If you come hungry, you need to order something such as the latter per person, since everything else will be done in small amounts—some as tiny as an amuse bouche, others as just as a single serving (like the empanada—a flaky, crimped pastry parcel stuffed with spiced ground beef and served atop a tangy avocado purée). This is tapas, after all: finger foods akin to hors d’oeuvres served communally, eaten in sample-sized mouthfuls, usually with a toothpick as utensil, followed by a swig of something preferably alcoholic and chased with good conversation.

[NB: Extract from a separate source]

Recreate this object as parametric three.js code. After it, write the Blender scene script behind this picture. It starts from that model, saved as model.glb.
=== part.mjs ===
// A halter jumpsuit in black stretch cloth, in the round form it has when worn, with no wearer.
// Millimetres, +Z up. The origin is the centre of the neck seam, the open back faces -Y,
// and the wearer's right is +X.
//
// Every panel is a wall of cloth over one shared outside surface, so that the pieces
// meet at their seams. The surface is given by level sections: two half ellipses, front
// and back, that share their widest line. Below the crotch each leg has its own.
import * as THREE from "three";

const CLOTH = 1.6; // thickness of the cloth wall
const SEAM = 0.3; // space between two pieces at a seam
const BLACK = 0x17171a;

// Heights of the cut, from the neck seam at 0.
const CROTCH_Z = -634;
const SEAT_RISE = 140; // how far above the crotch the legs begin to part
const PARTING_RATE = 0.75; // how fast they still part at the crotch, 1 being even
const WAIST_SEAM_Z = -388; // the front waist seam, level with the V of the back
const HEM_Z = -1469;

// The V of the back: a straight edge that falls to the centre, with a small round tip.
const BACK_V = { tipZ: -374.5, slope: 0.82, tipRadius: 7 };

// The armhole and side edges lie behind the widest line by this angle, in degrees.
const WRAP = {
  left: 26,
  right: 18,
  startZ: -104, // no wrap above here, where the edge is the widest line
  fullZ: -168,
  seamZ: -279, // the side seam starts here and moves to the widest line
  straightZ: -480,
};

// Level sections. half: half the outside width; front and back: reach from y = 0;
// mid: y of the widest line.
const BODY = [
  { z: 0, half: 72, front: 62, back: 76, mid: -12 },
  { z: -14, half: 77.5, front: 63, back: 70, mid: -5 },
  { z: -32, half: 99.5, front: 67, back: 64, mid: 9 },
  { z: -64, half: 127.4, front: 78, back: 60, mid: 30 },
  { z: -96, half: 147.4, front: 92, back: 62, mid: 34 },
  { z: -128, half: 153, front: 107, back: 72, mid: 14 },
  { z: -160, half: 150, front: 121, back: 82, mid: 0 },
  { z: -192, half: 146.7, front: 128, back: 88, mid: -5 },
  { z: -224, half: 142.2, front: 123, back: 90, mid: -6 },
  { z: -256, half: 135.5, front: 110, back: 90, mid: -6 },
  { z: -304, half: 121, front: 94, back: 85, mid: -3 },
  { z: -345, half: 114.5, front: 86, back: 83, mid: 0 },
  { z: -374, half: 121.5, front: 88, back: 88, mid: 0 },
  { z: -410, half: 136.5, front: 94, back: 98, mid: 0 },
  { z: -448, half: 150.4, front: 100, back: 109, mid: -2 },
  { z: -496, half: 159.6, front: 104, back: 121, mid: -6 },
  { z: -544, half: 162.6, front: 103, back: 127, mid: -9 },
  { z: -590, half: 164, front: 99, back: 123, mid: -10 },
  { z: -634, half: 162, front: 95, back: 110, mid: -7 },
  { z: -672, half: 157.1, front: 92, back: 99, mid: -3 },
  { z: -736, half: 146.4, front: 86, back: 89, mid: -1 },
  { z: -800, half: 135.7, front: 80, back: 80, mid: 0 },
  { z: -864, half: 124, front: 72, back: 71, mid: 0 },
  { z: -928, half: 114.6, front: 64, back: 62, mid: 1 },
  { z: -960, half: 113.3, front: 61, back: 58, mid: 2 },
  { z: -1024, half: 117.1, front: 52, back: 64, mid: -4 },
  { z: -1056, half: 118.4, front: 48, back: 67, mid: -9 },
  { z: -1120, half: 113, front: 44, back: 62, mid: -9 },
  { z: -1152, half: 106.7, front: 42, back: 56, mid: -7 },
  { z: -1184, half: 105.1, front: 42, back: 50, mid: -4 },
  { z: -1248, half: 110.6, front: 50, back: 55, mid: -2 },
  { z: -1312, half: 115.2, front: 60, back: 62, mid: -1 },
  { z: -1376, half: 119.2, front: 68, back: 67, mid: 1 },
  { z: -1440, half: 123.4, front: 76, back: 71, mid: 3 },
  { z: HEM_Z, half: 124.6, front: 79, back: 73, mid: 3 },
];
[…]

The croquetas, three stubby, deep-fried fritters filled with minced chicken and bacon, are gone in two bites. The boquerones en vinagre, an elegantly laid mound of marinated anchovies, could pass for a course in a sushi omakase. And when you order gambas à la plancha, you receive only three head-on grilled prawns, each lightly crusted with crunchy sea salt on its soot-charred carapace.
But the trouble with tapas isn’t with the tapas; it’s with our Extra Value Meal mindsets and Claim Jumper portion expectations that demand bulk over quality. So I warn those of you who subscribe to this notion: Boqueria will not be cheap.
Even so, I submit Boqueria’s patatas bravas, simply fried hunks of potatoes served with homemade tomato sauce and an addictively lemony aioli. Yes, these are filler to be sure, but the crusty golden skins and ethereally fluffy insides will make you regret ever saying anything complimentary about McDonald’s fries.